Repeat the listing in full, word for word.

** Available data **

— Start —

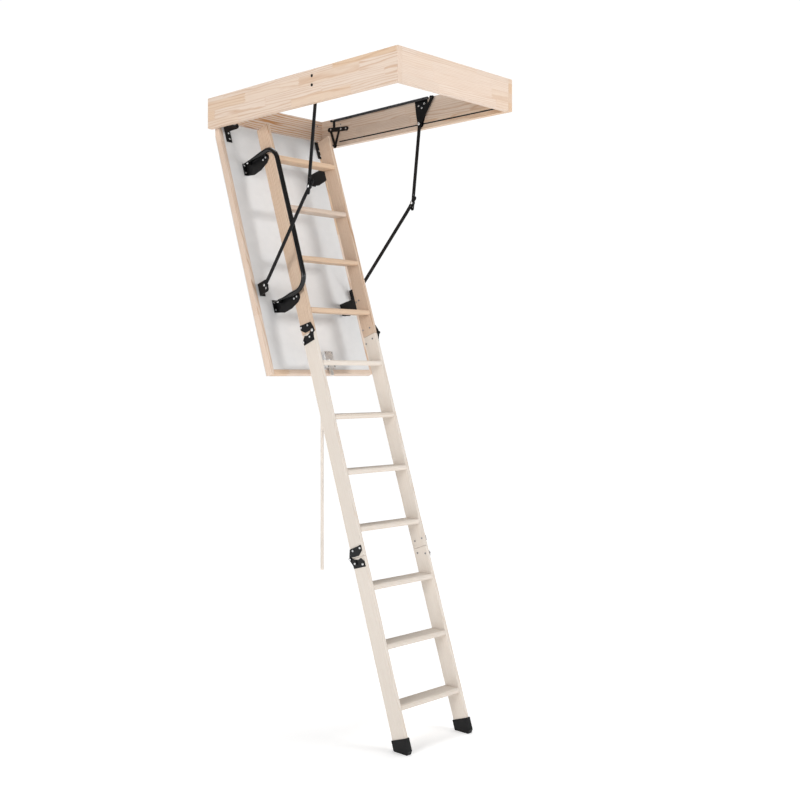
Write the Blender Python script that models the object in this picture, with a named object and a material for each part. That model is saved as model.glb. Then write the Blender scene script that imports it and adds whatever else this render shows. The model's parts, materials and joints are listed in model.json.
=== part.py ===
"""Three-section folding attic ladder in a pine box frame, hatch open.

Metres, +Z up, +X to the climber's right, +Y towards the hinged end of the
box.  The floor is Z = 0.  The ladder and the hatch are parallel, so both are
laid out in one sloping frame: "off" runs from the front of the stringers
towards the hatch, "s" runs down the ladder from the level of the box's
underside.
"""
import math

import bmesh
import bpy
from mathutils import Matrix, Vector

# ---------------------------------------------------------------- dimensions
FLOOR_TO_BOX = 2.625          # floor to the underside of the box
Y_CENTRE = 0.6000             # box front face to the middle of the object
BOX_LENGTH = 1.200
BOX_WIDTH = 0.700
BOX_HEIGHT = 0.137
BOARD = 0.024                 # box board thickness
REAR_BOARD_LIFT = 0.040       # underside of the hinge-end board
GAP = 0.0003                  # paper gap between touching pieces

SLOPE = math.radians(71.5)    # ladder and hatch, from the horizontal
FRONT_AT_BOX = 0.966          # stringer front plane, at the box underside
LADDER_WIDTH = 0.390
STILE_THICK = 0.018
STILE_DEPTH = 0.075
STILE_TOP = -0.016
UPPER_KNUCKLE = 0.976
LOWER_KNUCKLE = 1.962
STILE_END = 2.722
KNUCKLE_OUT = 0.003           # hinge axis beyond the stringer face
STEP_FIRST = 0.1593           # lower front edge of the top step
STEP_PITCH = 0.2439
STEP_THICK = 0.022
STEPS = (4, 4, 3)             # upper, middle, lower section

HATCH_WIDTH = 0.622
HATCH_TOP = -0.048             # end of the full thickness
HATCH_LIP = -0.104             # bevelled hinge end, under the rear board
BEVEL_OFF = 0.2114
HATCH_END = 1.109
HATCH_FACE = 0.1944           # inner face, measured from the stringer front
HATCH_THICK = 0.036
HATCH_RAIL = 0.020
SKIN = 0.003

HINGE_Y, HINGE_Z = 1.078, 0.004        # hatch hinge pin
ARM_Y, ARM_Z = 0.505, 0.022            # arm pivot on the box
KNEE_Y, KNEE_Z = 0.547, -0.333
FOOT_Y, FOOT_Z = 0.872, -0.725         # arm pin at the hatch
LEVER_Y, LEVER_Z = 0.427, 0.131        # spring pin on the lever
SPRING_Y, SPRING_Z = 1.086, 0.124      # spring anchor on the box
SPRING_X = 0.3100                      # plane the springs lie in
SPRING_R = 0.0068
SPRING_PEG_END = 0.3037
PEG_R = 0.003
ARM_WIDTH = 0.017
RAIL_X = -0.2165
RAIL_R = 0.0105
LOCK_X = 0.036
POLE_X = 0.045
POLE_R = 0.0075
POLE_END = 0.612

# ------------------------------------------------------------------- helpers
for old in list(bpy.data.objects):
    bpy.data.objects.remove(old, do_unlink=True)

CA, SA = math.cos(SLOPE), math.sin(SLOPE)


# columns: across, towards the hatch, up the ladder
LADDER = Matrix((
    (1.0, 0.0, 0.0, 0.0),
    (0.0, SA, CA, FRONT_AT_BOX - Y_CENTRE),
    (0.0, -CA, SA, FLOOR_TO_BOX),
    (0.0, 0.0, 0.0, 1.0),
))
BOX = Matrix.Translation((0.0, -Y_CENTRE, FLOOR_TO_BOX))


def to_slope(y, z):
    """Box (y, z) to sloping (off, s)."""
    dy, dz = y - FRONT_AT_BOX, z
    return dy * SA - dz * CA, -(dy * CA + dz * SA)


def finish(bm, name, frame):
    """The mesh stays in its own frame until every cut and join is done."""
    if bm.calc_volume(signed=True) < 0:
        bmesh.ops.reverse_faces(bm, faces=bm.faces)
    mesh = bpy.data.meshes.new(name)
    bm.to_mesh(mesh)
    bm.free()
    ob = bpy.data.objects.new(name, mesh)
    ob.matrix_world = frame
    bpy.context.scene.collection.objects.link(ob)
    return ob


def solid(bm):
    bmesh.ops.recalc_face_normals(bm, faces=bm.faces)
    return bm


def slab(name, x0, x1, outline, frame=BOX, bevel=0.0):
    """A plate across X: outline is a list of (y, z) in the frame."""
    bm = bmesh.new()
    a = [bm.verts.new((x0, p[0], p[1])) for p in outline]
    b = [bm.verts.new((x1, p[0], p[1])) for p in outline]
    bm.faces.new(a)
    bm.faces.new(list(reversed(b)))
    n = len(outline)
    for i in range(n):
        bm.faces.new((a[i], b[i], b[(i + 1) % n], a[(i + 1) % n]))
    if bevel:
        bmesh.ops.bevel(bm, geom=list(bm.edges), offset=bevel, segments=2,
                        profile=0.5, affect='EDGES', clamp_overlap=True)
    return finish(solid(bm), name, frame)


def brick(name, lo, hi, frame=BOX, bevel=0.0):
    return slab(name, lo[0], hi[0],
                [(lo[1], lo[2]), (hi[1], lo[2]), (hi[1], hi[2]),
                 (lo[1], hi[2])], frame, bevel)


def rod_x(name, x0, x1, y, z, r, frame=BOX, sides=20):
    """A round bar along X."""
    ring = [(y + r * math.cos(2 * math.pi * k / sides + 0.11),
             z + r * math.sin(2 * math.pi * k / sides + 0.11))
            for k in range(sides)]
    return slab(name, x0, x1, ring, frame)


def sweep(name, points, r, sides=16, frame=BOX):
    """A round bar through points given in the frame."""
    pts = [Vector(p) for p in points]
    bm = bmesh.new()
    rings = []
    prev = None
    for i, p in enumerate(pts):
        t = (pts[min(i + 1, len(pts) - 1)] - pts[max(i - 1, 0)]).normalized()
        if prev is None:
            ref = Vector((1, 0, 0)) if abs(t.x) < 0.9 else Vector((0, 0, 1))
            side = t.cross(ref).normalized()
        else:
            side = (prev - t * prev.dot(t)).normalized()
        prev = side
        up = t.cross(side)
        rings.append([bm.verts.new(p + side * r * math.cos(a) + up * r * math.sin(a))
                      for a in (2 * math.pi * k / sides for k in range(sides))])
    for a, b in zip(rings, rings[1:]):
        for k in range(sides):
            bm.faces.new((a[k], a[(k + 1) % sides], b[(k + 1) % sides], b[k]))
    bm.faces.new(rings[0])
    bm.faces.new(list(reversed(rings[-1])))
    return finish(solid(bm), name, frame)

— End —

** Written response **
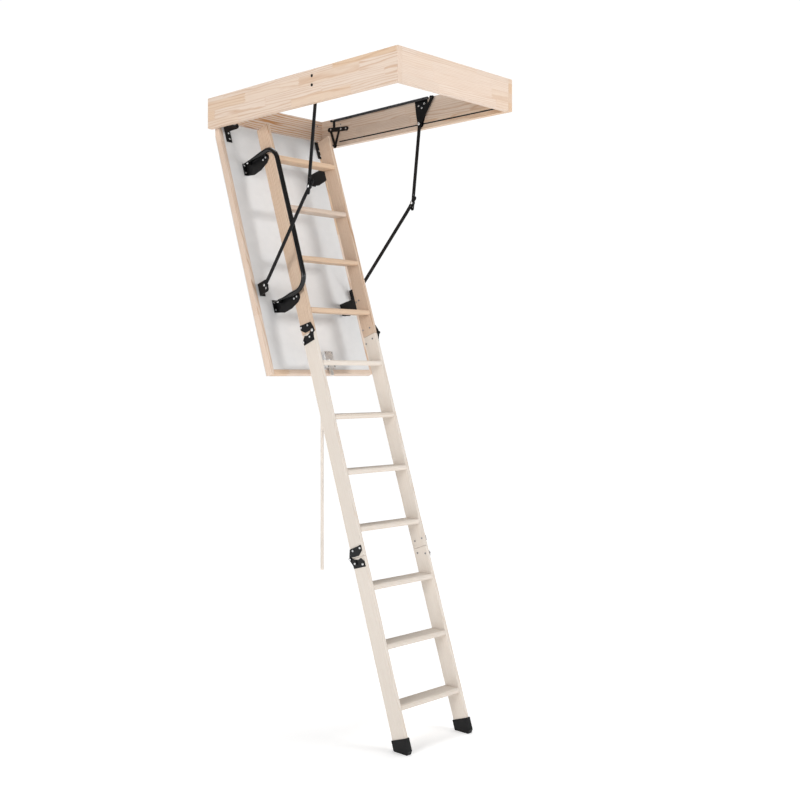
Write the Blender Python script that models the object in this picture, with a named object and a material for each part. That model is saved as model.glb. Then write the Blender scene script that imports it and adds whatever else this render shows. The model's parts, materials and joints are listed in model.json.
=== part.py ===
"""Three-section folding attic ladder in a pine box frame, hatch open.

Metres, +Z up, +X to the climber's right, +Y towards the hinged end of the
box.  The floor is Z = 0.  The ladder and the hatch are parallel, so both are
laid out in one sloping frame: "off" runs from the front of the stringers
towards the hatch, "s" runs down the ladder from the level of the box's
underside.
"""
import math

import bmesh
import bpy
from mathutils import Matrix, Vector

# ---------------------------------------------------------------- dimensions
FLOOR_TO_BOX = 2.625          # floor to the underside of the box
Y_CENTRE = 0.6000             # box front face to the middle of the object
BOX_LENGTH = 1.200
BOX_WIDTH = 0.700
BOX_HEIGHT = 0.137
BOARD = 0.024                 # box board thickness
REAR_BOARD_LIFT = 0.040       # underside of the hinge-end board
GAP = 0.0003                  # paper gap between touching pieces

SLOPE = math.radians(71.5)    # ladder and hatch, from the horizontal
FRONT_AT_BOX = 0.966          # stringer front plane, at the box underside
LADDER_WIDTH = 0.390
STILE_THICK = 0.018
STILE_DEPTH = 0.075
STILE_TOP = -0.016
UPPER_KNUCKLE = 0.976
LOWER_KNUCKLE = 1.962
STILE_END = 2.722
KNUCKLE_OUT = 0.003           # hinge axis beyond the stringer face
STEP_FIRST = 0.1593           # lower front edge of the top step
STEP_PITCH = 0.2439
STEP_THICK = 0.022
STEPS = (4, 4, 3)             # upper, middle, lower section

HATCH_WIDTH = 0.622
HATCH_TOP = -0.048             # end of the full thickness
HATCH_LIP = -0.104             # bevelled hinge end, under the rear board
BEVEL_OFF = 0.2114
HATCH_END = 1.109
HATCH_FACE = 0.1944           # inner face, measured from the stringer front
HATCH_THICK = 0.036
HATCH_RAIL = 0.020
SKIN = 0.003

HINGE_Y, HINGE_Z = 1.078, 0.004        # hatch hinge pin
ARM_Y, ARM_Z = 0.505, 0.022            # arm pivot on the box
KNEE_Y, KNEE_Z = 0.547, -0.333
FOOT_Y, FOOT_Z = 0.872, -0.725         # arm pin at the hatch
LEVER_Y, LEVER_Z = 0.427, 0.131        # spring pin on the lever
SPRING_Y, SPRING_Z = 1.086, 0.124      # spring anchor on the box
SPRING_X = 0.3100                      # plane the springs lie in
SPRING_R = 0.0068
SPRING_PEG_END = 0.3037
PEG_R = 0.003
ARM_WIDTH = 0.017
RAIL_X = -0.2165
RAIL_R = 0.0105
LOCK_X = 0.036
POLE_X = 0.045
POLE_R = 0.0075
POLE_END = 0.612

# ------------------------------------------------------------------- helpers
for old in list(bpy.data.objects):
    bpy.data.objects.remove(old, do_unlink=True)

CA, SA = math.cos(SLOPE), math.sin(SLOPE)


# columns: across, towards the hatch, up the ladder
LADDER = Matrix((
    (1.0, 0.0, 0.0, 0.0),
    (0.0, SA, CA, FRONT_AT_BOX - Y_CENTRE),
    (0.0, -CA, SA, FLOOR_TO_BOX),
    (0.0, 0.0, 0.0, 1.0),
))
BOX = Matrix.Translation((0.0, -Y_CENTRE, FLOOR_TO_BOX))


def to_slope(y, z):
    """Box (y, z) to sloping (off, s)."""
    dy, dz = y - FRONT_AT_BOX, z
    return dy * SA - dz * CA, -(dy * CA + dz * SA)


def finish(bm, name, frame):
    """The mesh stays in its own frame until every cut and join is done."""
    if bm.calc_volume(signed=True) < 0:
        bmesh.ops.reverse_faces(bm, faces=bm.faces)
    mesh = bpy.data.meshes.new(name)
    bm.to_mesh(mesh)
    bm.free()
    ob = bpy.data.objects.new(name, mesh)
    ob.matrix_world = frame
    bpy.context.scene.collection.objects.link(ob)
    return ob


def solid(bm):
    bmesh.ops.recalc_face_normals(bm, faces=bm.faces)
    return bm


def slab(name, x0, x1, outline, frame=BOX, bevel=0.0):
    """A plate across X: outline is a list of (y, z) in the frame."""
    bm = bmesh.new()
    a = [bm.verts.new((x0, p[0], p[1])) for p in outline]
    b = [bm.verts.new((x1, p[0], p[1])) for p in outline]
    bm.faces.new(a)
    bm.faces.new(list(reversed(b)))
    n = len(outline)
    for i in range(n):
        bm.faces.new((a[i], b[i], b[(i + 1) % n], a[(i + 1) % n]))
    if bevel:
        bmesh.ops.bevel(bm, geom=list(bm.edges), offset=bevel, segments=2,
                        profile=0.5, affect='EDGES', clamp_overlap=True)
    return finish(solid(bm), name, frame)


def brick(name, lo, hi, frame=BOX, bevel=0.0):
    return slab(name, lo[0], hi[0],
                [(lo[1], lo[2]), (hi[1], lo[2]), (hi[1], hi[2]),
                 (lo[1], hi[2])], frame, bevel)


def rod_x(name, x0, x1, y, z, r, frame=BOX, sides=20):
    """A round bar along X."""
    ring = [(y + r * math.cos(2 * math.pi * k / sides + 0.11),
             z + r * math.sin(2 * math.pi * k / sides + 0.11))
            for k in range(sides)]
    return slab(name, x0, x1, ring, frame)


def sweep(name, points, r, sides=16, frame=BOX):
    """A round bar through points given in the frame."""
    pts = [Vector(p) for p in points]
    bm = bmesh.new()
    rings = []
    prev = None
    for i, p in enumerate(pts):
        t = (pts[min(i + 1, len(pts) - 1)] - pts[max(i - 1, 0)]).normalized()
        if prev is None:
            ref = Vector((1, 0, 0)) if abs(t.x) < 0.9 else Vector((0, 0, 1))
            side = t.cross(ref).normalized()
        else:
            side = (prev - t * prev.dot(t)).normalized()
        prev = side
        up = t.cross(side)
        rings.append([bm.verts.new(p + side * r * math.cos(a) + up * r * math.sin(a))
                      for a in (2 * math.pi * k / sides for k in range(sides))])
    for a, b in zip(rings, rings[1:]):
        for k in range(sides):
            bm.faces.new((a[k], a[(k + 1) % sides], b[(k + 1) % sides], b[k]))
    bm.faces.new(rings[0])
    bm.faces.new(list(reversed(rings[-1])))
    return finish(solid(bm), name, frame)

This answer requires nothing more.